Одни хвалили тебя за то, что будто сумел возвысить чувственную красоту человека, другие, напротив, видели в полотнах осуждение порочной чувственности — и за это тоже хвалили… Было что-то, было. И главное — экспрессия, рожденная упоительным трудом выразительность. Напиши-ка вот с такой же выразительностью рассвет в госпитальной палате! Изобрази этих разных, абсолютно непохожих и в то же время духовно объединенных людей, передай широту и богатство чувств и мыслей такими, как есть, — ничуть не пыжась возвысить эти чувства и мысли…
Владимир Петрович посмотрел на замотанный обрубок предплечья, шевельнул несуществующими пальцами. Шевельнул и оцепенел от испуга. Он был наслышан о физиологических курьезах человеческого организма, но слышать — одно, испытать самому — совсем другое. Гончаров еще раз подвигал пальцами, стиснул их в кулак и даже почувствовал остроту впившихся в кожу ногтей. Снова вернулся памятью к палитре, ощутил на руке, которой давно уже нет, ее легкую, радующую весомость. Мистика!
Вошла Машенька, поставила возле настольной лампы стерилизатор — никелированную коробочку со шприцами. Ей показалось, что отлучка была долгой. Машенька окинула палату зорким и озабоченным взглядом, не нашла, что могло бы встревожить, вызвать укоры совести, успокоилась, закусив губку, стала листать журнал с врачебными назначениями.
Написать картину на противопоставлении? Грубость и нежность. Грубость — война, нежность — Машенька.
Владимир Петрович потянулся к тумбочке, извлек папку с листами ватмана, положил себе на колени.
День за днем, эскиз за эскизом. Схватить жизненную натуральность, потом ее негде будет взять, некому будет позировать. После — на холст. А, лейтенант Гончаров? На переднем плане семнадцатилетняя Машенька с ее прозорливым, отзывчивым сердцем, со всей ее нежностью, безыскусно открытой душевной прелестью… Рассветным утром. Именно — утром.
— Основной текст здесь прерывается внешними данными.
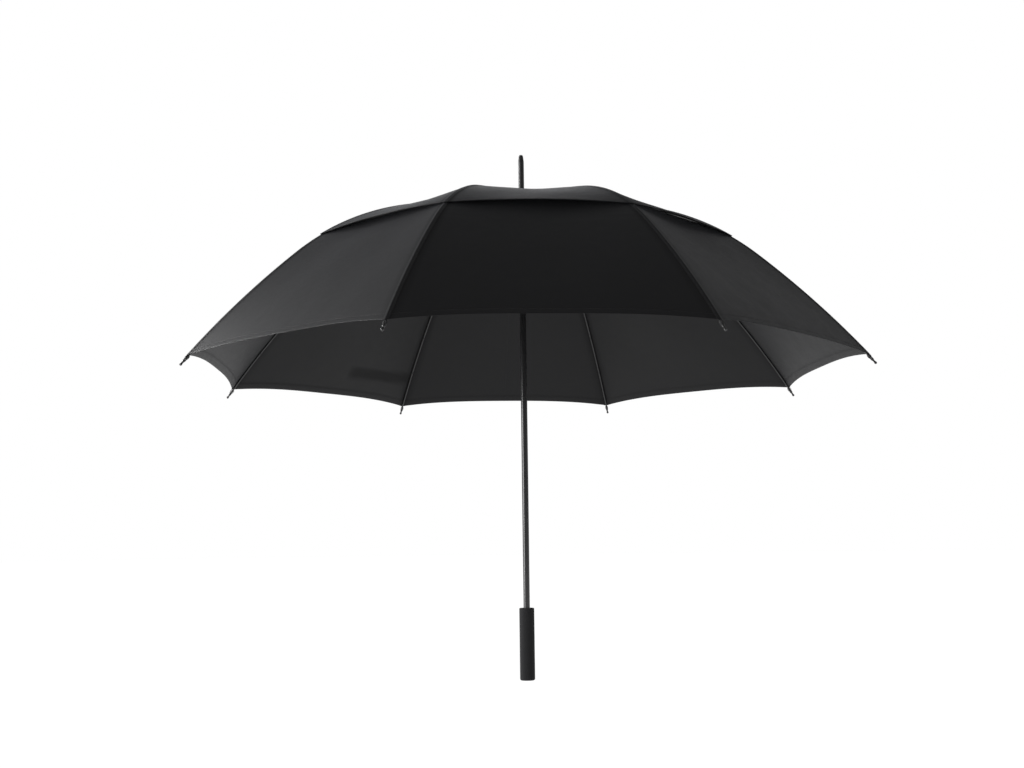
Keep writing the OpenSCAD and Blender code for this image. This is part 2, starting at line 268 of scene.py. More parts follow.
class Layer:
    """A layer of the canopy. A place on it is a slope along the rib, and v from -1 to 1 between the middles
    of the two gores beside the rib."""

    def __init__(self, name, inner, hem, cut, off, puffs):
        self.name = name
        self.inner = inner
        self.hem = hem
        self.cut = cut
        self.off = off
        self.puffs = puffs

    def span(self, v):
        """The slope from the inner edge to the hem at v."""
        return self.hem - self.cut * (1 - (1 - np.abs(v)) ** 3) - self.inner

    def slope(self, t, v):
        """The slope at share t of the way to the hem."""
        return self.inner + self.span(v) * t

    def point(self, slope, v, up=0.0, rib=None):
        """Points in the rib's frame, up from the layer's face. With a rib, the waves of its gores count."""
        slope, v = np.broadcast_arrays(np.asarray(slope, float), np.asarray(v, float))
        radius, height = seam_at(slope, self.off + up)
        a = np.abs(v)
        t = (slope - self.inner) / self.span(v)
        start, end, middle = self.puffs
        lift = (start + (end - start) * t**3 + 4 * middle * t * (1 - t)) * a * (2 - a)
        if rib is not None:
            lift = lift + gore_waves(self, slope, t, v, rib)
        chord = radius * math.sin(HALF_STEP)
        lean = v * HALF_STEP
        out = radius - a * chord * math.sin(HALF_STEP) + lift * np.sin(slope) * np.cos(lean)
        across = v * chord * math.cos(HALF_STEP) + lift * np.sin(slope) * np.sin(lean)
        return np.stack([out, across, height + lift * np.cos(slope)], axis=-1)

    def reach(self):
        """The length along the seam from the inner edge to the hem."""
        return float(seam_length(self.hem) - seam_length(self.inner))

    def chord(self, slope):
        """Half the straight distance between two ribs at a slope."""
        return seam_at(slope, self.off)[0] * math.sin(HALF_STEP)

    def at_distance(self, slope, across):
        """v for a distance sideways from the rib's plane, kept inside the gore."""
        half_gore = self.chord(slope) * math.cos(HALF_STEP)
        return GORE_LIMIT * np.tanh(across / (GORE_LIMIT * half_gore))


def gore_waves(layer, slope, t, v, rib):
    """Soft waves and sewing puckers, the same on both sides of a gore's middle. They vanish at the seams."""
    z = canopy()
    gore = np.where(v > 0, rib, rib - 1) % RIBS
    g = np.where(v > 0, v - 1, v + 1)
    phase = 2.4 * gore + (1.1 if layer.name == "vent" else 0.0)
    inside = 1 - g * g
    soft = np.sin(5.1 * g + 3.7 * t + phase) + 0.6 * np.sin(2.3 * g - 7.9 * t + 1.7 * phase)
    crowd = np.exp(-t / 0.12) * np.cos(11 * g + phase) if layer.name == "vent" else 0.0
    ends = np.clip(4 * t, 0, 1) * np.clip(4 * (1 - t), 0.3, 1)
    along = seam_length(slope)
    near = np.abs(v) * layer.chord(slope) / PUCKER_REACH
    pull = near * np.exp(1 - near) * np.sin(along * 2 * math.pi / PUCKER_PITCH + phase)
    return z.wave * inside * (soft * ends + 0.5 * crowd) + z.pucker * pull * inside


def lower_layer():
    """The large layer, from its opening out to the corners."""
    z = canopy()
    return Layer("lower", slope_at(z.opening_radius), z.corner_slope, z.hem_scallop / z.outer_arc, 0.0,
                 (-0.002, 0.0, -z.lower_sag + 0.001))


def vent_layer():
    """The small layer over the opening."""
    z = canopy()
    return Layer("vent", slope_at(z.vent_inner), slope_at(z.vent_radius), 0.0, z.vent_lift,
                 (0.0, z.vent_billow, -z.vent_sag + 0.001))


# ---------------------------------------------------------------- meshes


def put(name, mesh):
    """A new object for a mesh, in the scene's collection."""
    piece = bpy.data.objects.new(name, mesh)
    bpy.context.scene.collection.objects.link(piece)
    return piece


def mesh_of(name, points, faces):
    """A mesh from points and faces."""
    mesh = bpy.data.meshes.new(name)
    mesh.from_pydata([tuple(p) for p in points], [], [tuple(f) for f in faces])
    mesh.update()
    return mesh


def volume_of(points, quads):
    """The volume inside closed quads, positive where they point outwards."""
    a, b, c, d = (points[quads[:, i]] for i in range(4))
    return float((a * np.cross(b, c)).sum() + (a * np.cross(c, d)).sum()) / 6


def double_sheet(name, top, under, cut, backed=None):
    """A closed sheet between two grids of points. cut holds each grid point's place on the flat cloth, and the
    last argument how much painted shade darkens each point where another layer lies against it."""
    rows, columns = top.shape[:2]
    ids = np.arange(rows * columns).reshape(rows, columns)
    low = ids + rows * columns

    def quads(a, b, c, d):
        return np.stack([x.ravel() for x in (a, b, c, d)], axis=1)

    faces = np.concatenate([
        quads(ids[:-1, :-1], ids[:-1, 1:], ids[1:, 1:], ids[1:, :-1]),
        quads(low[:-1, :-1], low[1:, :-1], low[1:, 1:], low[:-1, 1:]),
        quads(ids[0, :-1], low[0, :-1], low[0, 1:], ids[0, 1:]),
        quads(ids[-1, :-1], ids[-1, 1:], low[-1, 1:], low[-1, :-1]),
        quads(ids[:-1, 0], ids[1:, 0], low[1:, 0], low[:-1, 0]),
        quads(ids[:-1, -1], low[:-1, -1], low[1:, -1], ids[1:, -1]),
    ])
    points = np.concatenate([top.reshape(-1, 3), under.reshape(-1, 3)])
    if volume_of(points, faces) < 0:
        faces = faces[:, ::-1]
    mesh = mesh_of(name, points, faces)
    corner = np.zeros(len(mesh.loops), int)
    mesh.loops.foreach_get("vertex_index", corner)
    flat = np.concatenate([cut.reshape(-1, 2)] * 2)
    layer = mesh.uv_layers.new(name="cut")
    layer.data.foreach_set("uv", flat[corner].astype(np.float32).ravel())
    # Painted shade: a point attribute by which the cloth's finish is darkened.
    if backed is not None:
        against = mesh.attributes.new("backed", "FLOAT", "POINT")
        against.data.foreach_set("value", np.concatenate([backed.ravel()] * 2).astype(np.float32))
    mesh.shade_smooth()
    mesh.set_sharp_from_angle(angle=SHARP_EDGE)
    return mesh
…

Когда вот эти чистые листы превратятся в эскизы, когда он приспособит что-то для смешивания красок, научится обходиться без привычной палитры, когда на подрамнике будет натянут холст, — тогда тоже писать утрами. Легкими рассветными утрами, чтобы ясность зарождающегося дня осветила Машенькину радость за излеченных, набирающих силу бойцов и не скрыла страдательных думок о тех, которых еще будут и будут привозить; чтобы увидеть в ее не очень ладной фигурке разбуженное цветение молодости, кроткое, доверчивое желание любви.
С композицией успеется. Придет в свое время, определится. Сейчас — люди. В карандашных набросках запечатлеть израненного, недвижного парня по фамилии Смыслов, которого недоверчиво называют в госпитале начальником штаба и который в свои двадцать лет далеко не парень, поскольку — майор и действительно начальник штаба артиллерийского полка. Хоть карандашным штрихом ухватить душевную боль противоестественно седого разведчика Ивана Малыгина, едва вытащенного врачами с того света. А разве можно обойтись без Василия Курочки, отгораживающегося от постигшей беды веселым балагурством?
Владимир Петрович положил лист ватмана поверх папки, вооружился карандашом. Плохо заточен карандаш. Незакрепленный лист соскальзывает с картона. Тщатся придержать ватман пальцы руки, которой лишился еще в июле. Гнетущей, неутешной болью тянет что-то под сердцем…
Ничего, Владас Гончар, не все потеряно. Собери волю, укрепись в ней. Теперь у тебя есть верный, захвативший тебя замысел, теперь ты знаешь, что писать!
Вода закипала. Из-под неплотно прилегающей крышки двухведерного эмалированного бака легким папиросным дымком стал просачиваться пар. Юрате сидела на корточках перед распахнутой заслонкой плиты и, укрощая жар, совком разгребала угли по всему поду. Длинные, прямо расчесанные волосы занавешивали лицо и казались ей чем-то посторонним, неприятно беспокоящим — вроде запущенного, несвежего платка с чужой головы. Из-за них-то она и затеяла эту банную возню. Промыть, просушить, а потом уж в постель — до обеда, до прихода Маши Кузиной.
Крохотный, пахнущий резедой кусочек мыла — память безобидных щедрот ее хозяина Самониса Рудокаса — оживил истомленную работой и сердитую на свою неприбранность Юрате. Льняные волосы промылись до поскрипывающей чистоты, обещали, потеряв влагу, стать ковыльно легкими, какими и любила их Юрате.
Вода в баке оставалась. Стать в корыто и… Юрате решительно начала скидывать одежду.